How Systematic Withdrawal Plans Differ from Other Options?
| Aspect | SWP | Fixed Deposit | Dividend Option |
|---|---|---|---|
| Income predictability | High | High | Low |
| Market participation | Yes | No | Partial |
| Flexibility | High | Low | Low |
This comparison highlights why systematic withdrawal plans are considered a flexible income strategy rather than a guaranteed one.
Things to Consider Before Opting for Systematic Withdrawal Plans
- Expected duration of withdrawals
- Suitable asset allocation
- Impact of inflation over time
- Tax implications of redemptions
Evaluating these factors helps ensure systematic withdrawal plans remain aligned with financial goals
Using Systematic Withdrawal Plans Thoughtfully
Systematic withdrawal plans can help you to convert accumulated investments into regular cash flows in a structured manner.
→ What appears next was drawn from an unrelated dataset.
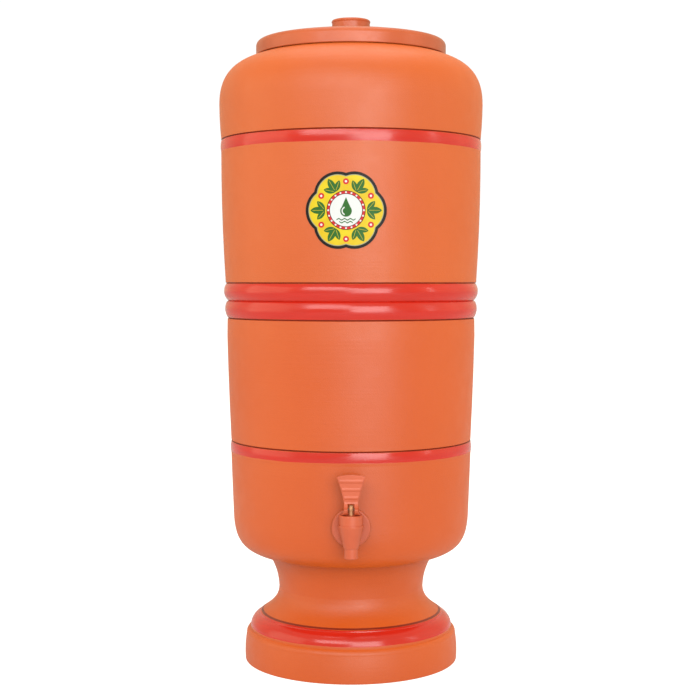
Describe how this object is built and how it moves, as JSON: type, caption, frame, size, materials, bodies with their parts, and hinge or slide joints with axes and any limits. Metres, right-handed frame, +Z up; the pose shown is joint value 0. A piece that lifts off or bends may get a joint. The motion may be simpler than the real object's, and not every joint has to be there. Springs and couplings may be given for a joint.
{
  "type": "gravity water filter",
  "caption": "Two-chamber fired clay gravity water filter on a pedestal foot, with a lift-off lid, ceramic filter candles, float valves and a lever tap at the front.",
  "frame": {"origin": "on the vessels' axis, in the plane of the foot ring's sole", "axes": "+Z up along the vessels' axis, -Y towards the tap and the front, +X to the right in a view of the front"},
  "size_m": [0.246, 0.2599, 0.601],
  "materials": {
    "fired_clay": "matte unglazed terracotta with glossy red painted bands",
    "lid_plastic": "satin terracotta-coloured plastic",
    "label_film": null,
    "tap_plastic": "satin reddish brown plastic",
    "black_rubber": "matte black rubber",
    "silicone": "translucent white silicone",
    "spring_steel": "drawn stainless wire",
    "stem_brass": "turned brass",
    "candle_ceramic": "porous off-white ceramic",
    "candle_plastic": "satin blue plastic",
    "white_plastic": "satin white plastic",
    "float_plastic": "satin natural plastic"
  },
  "bodies": {
    "lower_vessel": {"lower_chamber": "fired_clay", "tap_body": "tap_plastic", "tap_outer_washer": "black_rubber", "tap_inner_washer": "black_rubber", "tap_back_nut": "tap_plastic", "tap_bonnet": "tap_plastic"},
    "upper_vessel": {"upper_chamber": "fired_clay", "front_label": "label_film", "candle_ceramic_1": "candle_ceramic", "candle_base_1": "candle_plastic", "candle_washer_1": "black_rubber", "candle_under_washer_1": "black_rubber", "candle_wing_nut_1": "white_plastic", "float_cage_1": "white_plastic", "candle_ceramic_2": "candle_ceramic", "candle_base_2": "candle_plastic", "candle_washer_2": "black_rubber", "candle_under_washer_2": "black_rubber", "candle_wing_nut_2": "white_plastic", "float_cage_2": "white_plastic"},
    "lid": {"lid": "lid_plastic"},
    "valve": {"tap_stem": "stem_brass", "tap_seat_cup": "silicone", "tap_spring": "spring_steel"},
    "lever": {"tap_lever": "tap_plastic", "tap_lever_pin": "spring_steel"},
    "float_valve_1": {"float_1": "float_plastic", "float_seal_1": "silicone"},
    "float_valve_2": {"float_2": "float_plastic", "float_seal_2": "silicone"}
  },
  "joints": [
    {"name": "upper_vessel_lift", "type": "slide", "parent": "lower_vessel", "child": "upper_vessel", "axis": [0, 0, 1], "range_m": [0, 0.12]},
    {"name": "lid_lift", "type": "slide", "parent": "upper_vessel", "child": "lid", "axis": [0, 0, 1], "range_m": [0, 0.1]},
    {"name": "stem_lift", "type": "slide", "parent": "lower_vessel", "child": "valve", "axis": [0, 0, 1], "range_m": [0, 0.00349], "deforming": ["tap_spring", "tap_seat_cup"]},
    {"name": "lever_tilt", "type": "hinge", "parent": "valve", "child": "lever", "pos_m": [0, -0.1259, 0.16095], "axis": [1, 0, 0], "range_deg": [0, 80], "stiffness_Nm_per_rad": 0.03, "springref_deg": -28.65},
    {"name": "float_1_rise", "type": "slide", "parent": "upper_vessel", "child": "float_valve_1", "axis": [0, 0, 1], "range_m": [0, 0.008]},
    {"name": "float_2_rise", "type": "slide", "parent": "upper_vessel", "child": "float_valve_2", "axis": [0, 0, 1], "range_m": [0, 0.008]}
  ],
  "couplings": [
    {"joint": "lever_tilt", "follows": "stem_lift", "rad_per_m": 400}
  ]
}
When used carefully, they can help investors manage income needs without completely exiting the market. However, sustainability will depend on your withdrawal rate, fund choice, and market conditions. Before setting up systematic withdrawal plans, investors should assess their income needs, risk tolerance, and investment horizon with a financial advisor.
You should also understand how withdrawal strategies fit within your broader investment approach. You should consider reviewing educational resources and tools available through Indiabulls Securities Limited (formerly Dhani Stocks Limited).
Disclaimer
Mutual fund investments are subject to market risks. Read all scheme-related documents carefully before investing.
FAQs
1. Can withdrawals under an SWP be modified later?
Yes, investors can usually change the withdrawal amount or frequency, subject to mutual fund scheme rules.
2. Are systematic withdrawals guaranteed?
No. The amount withdrawn is fixed, but the fund's performance is market-linked and not guaranteed.
3. Is there a minimum investment required for an SWP plan?
Yes, most funds specify a minimum investment and minimum withdrawal amount for an SWP plan.
4. How is tax calculated on withdrawals?
Each withdrawal is treated as a redemption, and taxes depend on capital gains rules applicable at the time of withdrawal.